Si l’on considère l’histoire plus récente, la notion d’appartenance ethnique, en particulier à partir des guerres des années 1990, est restée prédominante dans l’explication des relations interrégionales, aux dépens d’autres notions telles que la race. Avant cela, depuis les années 1960, les principes anticoloniaux et antiracistes de la Yougoslavie faisaient partie de la politique étrangère, et s’exprimaient également à travers son engagement dans le Mouvement des non-alignés [fr]. Même si l’anticolonialisme et l’antiracisme peuvent être compris comme un héritage historique positif auquel il faut se connecter, le manque de reconnaissance des processus de racialisation dans la Yougoslavie socialiste nous incite à observer de tels héritages d’un œil critique. D’autant plus que l’ignorance de la race ou le daltonisme, comprise à tort comme une forme d’antiracisme, s’est répandue dans les pays de la région post-yougoslave, se transformant en de nouveaux ensembles de relations racialisées.
Dans son livre « White Enclosures. Racial Capitalism and Coloniality along the Balkan Route », Piro Rexhepi utilise des exemples de Bosnie, du Kosovo, d’Albanie et de Bulgarie pour montrer comment la cartographie géopolitique racialisée de cette partie du monde a réapparu après la guerre froide. Observant de tels processus dans le cadre plus large des relations de pouvoir internationales, il dépeint une situation complexe des États des Balkans comme étant à la fois (néo)colonisés et instrumentalisés dans la protection de l’homogénéité euro-atlantique blanche/chrétienne, retournée contre des groupes racialisés tels que les Roms, les musulmans et les minorités ethniques, les migrants. Il contextualise les Balkans comme une zone frontalière, en référence à la migration le long de la « route des Balkans » et aux mesures [fr] de renforcement des frontières de l’UE qui ont suivi .
Suprématie européenne des « Gadjo (Blancs) »

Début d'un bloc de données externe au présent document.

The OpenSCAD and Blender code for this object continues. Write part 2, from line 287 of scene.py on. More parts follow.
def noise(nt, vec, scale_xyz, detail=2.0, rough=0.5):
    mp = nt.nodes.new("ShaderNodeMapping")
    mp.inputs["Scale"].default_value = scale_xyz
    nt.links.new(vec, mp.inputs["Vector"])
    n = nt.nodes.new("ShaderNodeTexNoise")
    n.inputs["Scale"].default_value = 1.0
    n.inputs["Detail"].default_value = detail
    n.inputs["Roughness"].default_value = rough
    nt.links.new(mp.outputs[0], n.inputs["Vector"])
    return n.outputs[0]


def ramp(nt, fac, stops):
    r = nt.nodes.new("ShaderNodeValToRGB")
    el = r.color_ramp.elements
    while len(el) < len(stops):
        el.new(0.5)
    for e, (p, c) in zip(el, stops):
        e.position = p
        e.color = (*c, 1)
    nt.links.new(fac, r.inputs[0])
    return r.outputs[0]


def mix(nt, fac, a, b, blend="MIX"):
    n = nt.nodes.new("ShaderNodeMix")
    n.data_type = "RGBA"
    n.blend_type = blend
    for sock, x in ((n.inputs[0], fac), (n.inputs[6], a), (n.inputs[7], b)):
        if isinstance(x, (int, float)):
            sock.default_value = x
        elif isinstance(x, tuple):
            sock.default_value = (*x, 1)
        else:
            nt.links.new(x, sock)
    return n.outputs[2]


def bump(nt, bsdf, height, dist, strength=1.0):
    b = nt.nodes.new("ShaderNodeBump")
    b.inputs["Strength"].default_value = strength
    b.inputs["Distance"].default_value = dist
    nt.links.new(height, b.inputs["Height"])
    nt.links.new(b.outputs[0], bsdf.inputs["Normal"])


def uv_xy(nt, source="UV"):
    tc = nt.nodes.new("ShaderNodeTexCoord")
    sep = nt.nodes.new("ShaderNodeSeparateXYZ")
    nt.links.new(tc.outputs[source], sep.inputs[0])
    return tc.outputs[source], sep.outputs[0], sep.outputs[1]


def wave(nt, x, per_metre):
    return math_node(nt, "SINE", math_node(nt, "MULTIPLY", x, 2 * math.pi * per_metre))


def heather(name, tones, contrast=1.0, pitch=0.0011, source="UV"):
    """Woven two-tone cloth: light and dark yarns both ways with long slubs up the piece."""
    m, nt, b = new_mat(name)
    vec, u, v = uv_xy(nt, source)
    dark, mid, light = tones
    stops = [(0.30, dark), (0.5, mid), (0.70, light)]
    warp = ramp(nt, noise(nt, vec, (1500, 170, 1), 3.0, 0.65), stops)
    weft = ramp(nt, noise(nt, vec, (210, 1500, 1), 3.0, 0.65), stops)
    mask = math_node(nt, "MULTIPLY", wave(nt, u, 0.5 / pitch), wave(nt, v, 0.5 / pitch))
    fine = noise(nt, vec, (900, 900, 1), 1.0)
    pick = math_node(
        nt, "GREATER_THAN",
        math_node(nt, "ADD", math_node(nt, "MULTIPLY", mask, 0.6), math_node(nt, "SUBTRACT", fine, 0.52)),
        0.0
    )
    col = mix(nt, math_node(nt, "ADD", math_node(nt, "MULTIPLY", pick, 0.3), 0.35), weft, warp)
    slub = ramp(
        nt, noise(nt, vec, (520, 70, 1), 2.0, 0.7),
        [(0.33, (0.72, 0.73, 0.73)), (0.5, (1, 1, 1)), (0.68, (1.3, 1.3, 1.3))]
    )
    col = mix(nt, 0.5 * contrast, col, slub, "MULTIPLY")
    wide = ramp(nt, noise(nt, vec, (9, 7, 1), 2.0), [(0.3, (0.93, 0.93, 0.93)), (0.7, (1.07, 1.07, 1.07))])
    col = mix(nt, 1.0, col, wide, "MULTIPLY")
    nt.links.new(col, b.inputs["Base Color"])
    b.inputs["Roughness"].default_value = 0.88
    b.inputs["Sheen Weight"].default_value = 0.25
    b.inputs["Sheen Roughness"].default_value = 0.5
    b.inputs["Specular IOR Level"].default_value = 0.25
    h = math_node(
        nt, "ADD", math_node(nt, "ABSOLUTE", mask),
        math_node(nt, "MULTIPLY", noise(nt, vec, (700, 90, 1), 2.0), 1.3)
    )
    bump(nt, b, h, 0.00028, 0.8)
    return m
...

Selon Rexhepi, le racisme institutionnel et systémique dans les Balkans touche particulièrement les personnes qui se trouvent à l’intersection des identités rom [fr] et musulmane. Cela se manifeste sous la forme de déplacements forcés, de démolitions de maisons, de restrictions de mouvement et de refus du droit aux documents personnels la complexité et l’importance des formes superposées de marginalisation sont également soulignées dans son travail.

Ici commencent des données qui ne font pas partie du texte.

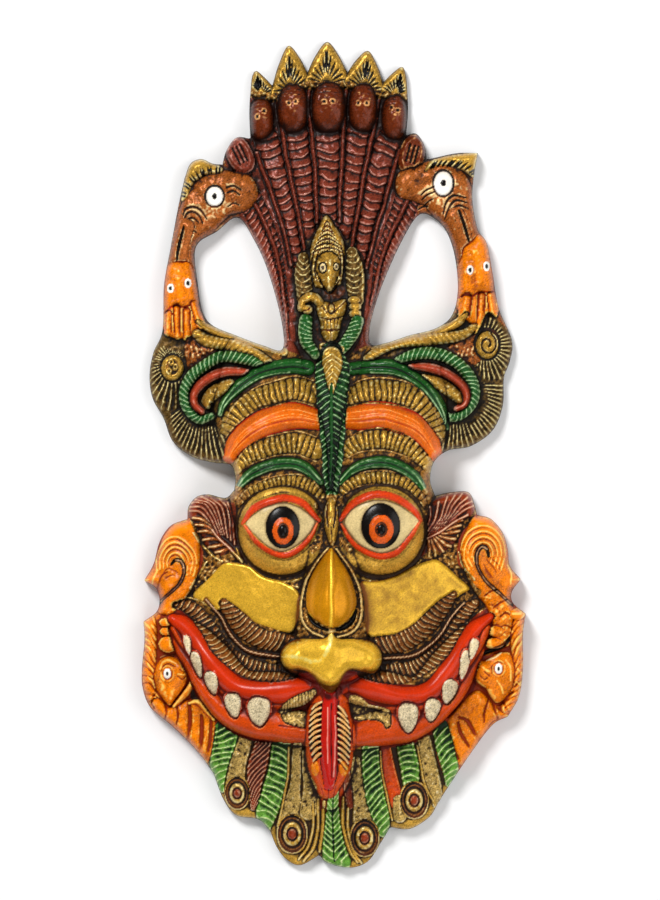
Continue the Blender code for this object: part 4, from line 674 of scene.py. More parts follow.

Jelena Savić écrit à partir d’une position éclairée par l’expérience vécue des Roms en Serbie et dans la région. Elle s’inspire de la théorie critique de la race, de la théorie de la blancheur et de la théorie féministe noire, basées aux États-Unis, pour montrer comment les inégalités racialisées s’étendent à tous les domaines de la vie, y compris le logement, l’éducation, l’emploi, les soins de santé et les questions juridiques. Analogue au sac à dos des privilèges blancs invisibles tel que décrit par Peggy McIntosh pour le contexte américain, Savić met en évidence les privilèges que les Gadjo blancs– qui est un nom romani pour les non-Roms – a sur les Roms. Bien que son expérience soit plus étroitement liée à la région post-yougoslave, le concept de « suprématie gadjo européenne », qu’elle a inventé pour désigner une position naturalisée ou « non marquée » de la blancheur européenne dans le processus de racialisation des Roms, concerne l’Europe en général.
Avec qui pensons-nous
Savić et Rexhepi appliquent de telles méthodes et interprétations dans leur propre travail qui donnent la priorité aux perspectives et aux expériences des individus les plus vulnérables et des groupes les plus marginalisés – y compris leurs histoires occultées au fil du temps. Ils montrent tous deux que la personne avec qui nous choisissons de penser dictera notre capacité à nous désengager de la colonialité du savoir et de l’être, tandis qu’une partie importante de ce travail décolonial consistera à reconnaître nos propres positions.
Mais quel impact cela aura-t-il sur les hiérarchies racialisées ? Prendre conscience du privilège ne signifie pas nécessairement être prêt à y renoncer. Et même être prêt à y renoncer ne garantit pas que nous reconnaîtrons tous les cas dans lesquels nous continuons à perpétuer certaines formes de violence épistémique et autre sans même le savoir. La longue lutte contre le racisme qui s’annonce nécessite à la fois de désapprendre et de dénaturaliser certaines « vérités », comme le daltonisme (post)yougoslave, et – comme le souligne Savić – d’être prêt à se sentir mal à l’aise dans le processus.